ALBUM REVIEW: Billy Strings Stretches Out on Full-Spirited First Live Album
Billy Strings had to throw a tantrum to get his first real guitar. Exposed to dad and friends jamming in the kitchen of the family trailer from the vantage point of his high chair, Strings was gifted a toy guitar at the age of 3. A year later he spotted a guitar in the window of an antique shop and commenced to come down with a full-grown fit to get his stepdad to spend his last 30 bucks to get it for him. His stepdad, who he considers his real father, taught him the basics, but always took the lead, making Billy his rhythm player. But Billy was an apt pupil, observing how his dad built solos, using those techniques to construct his own jaw-dropping leads.
A video of Strings playing the harrowing drug tale “Dust in a Baggie,” made in 2012, when Strings was 20, got him nationwide attention and his fleet fingers did the rest.
His first live album, Billy Strings Live Vol. 1, was recorded last year and earlier this year at venues across the globe, including in Austin, Paris, New Orleans, and Atlanta, with two cuts from a February performance at the Ryman in Nashville.
The album, technically 8 tracks but adding up to well over an hour of music, kicks off with “Dust in a Baggie,” which Strings has said is about a friend who he thought had done his time and licked his problem, only to slide back into using and prison. If not for the lyrics, you’d think you were listening to some vintage Flatt and Scruggs superpickin’ with spot-on high and lonesome harmonies.
Strings has surrounded himself with a cadre of touring musicians (Billy Failing on banjo, Royal Masat on bass, Jarrod Walker on mandolin, and Alex Hargreaves on fiddle) who not only supply the framework for his solos but add their own musical thoughts to the conversation as well. Nobody is shouting for attention; it all blends into a seamless flow.

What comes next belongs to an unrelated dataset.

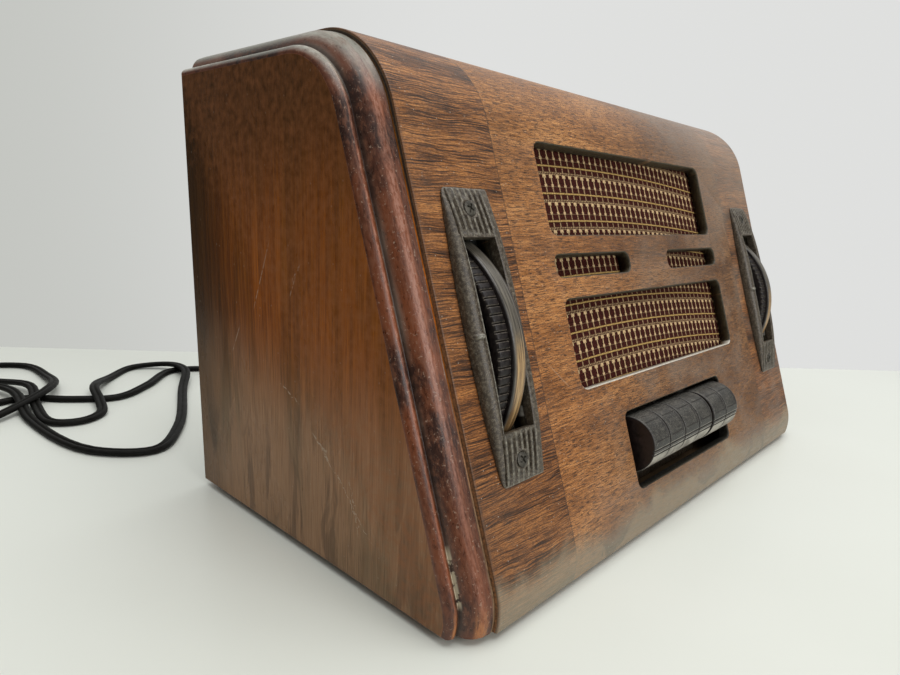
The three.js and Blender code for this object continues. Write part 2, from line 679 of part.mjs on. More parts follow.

But seamless or no, some bluegrass traditionalists think what Strings is doing is blasphemy, much as newgrass pioneers like Sam Bush and Bela Fleck encountered when they first came on the scene. Strings maintains that he is a traditionalist who respects and understands the genre, but just likes to stretch out a bit with it. “Heartbeat of America,” from the Ryman performance, certainly falls into that category: It’s a jammy, jazzy meander sandwiched between a bluegrassy intro and outro.
Strings has said that he always tries to include at least one traditional bluegrass tune in his sets. In this case it would be “Reuben’s Train,” which surfaced in Appalachia in the 1800s, taken once again from the Ryman performance. But even that one doesn’t stay totally straight, with fiddler Hargreaves doing some acid-soaked meandering.
Strings fans, who dub themselves Billy Goats (as in “greatest of all time”), don’t expect the tunes he does live to sound like they do on his records, and he doesn’t disappoint. Strings’ solos go anywhere he feels in the moment, but always seem to land in the right place. One offering that doesn’t waver much from performance to performance, though, is the a cappella rendering of Strings’ original “Richard Petty.” It closes the set here with righteous harmony; you’d swear it was a bluegrass gospel staple if you knocked off the first two lines: “One of these days / I’ll wake up tired of the life I’m living / and feel inspired to get off my ass and be on my way / One of these days I’ll wake up steady and ready to go like Richard Petty.”
From the sound of things on his first live album, it seems like Strings has already won that race.
Billy Strings’ Live Vol. 1 is out July 12 on Reprise Records.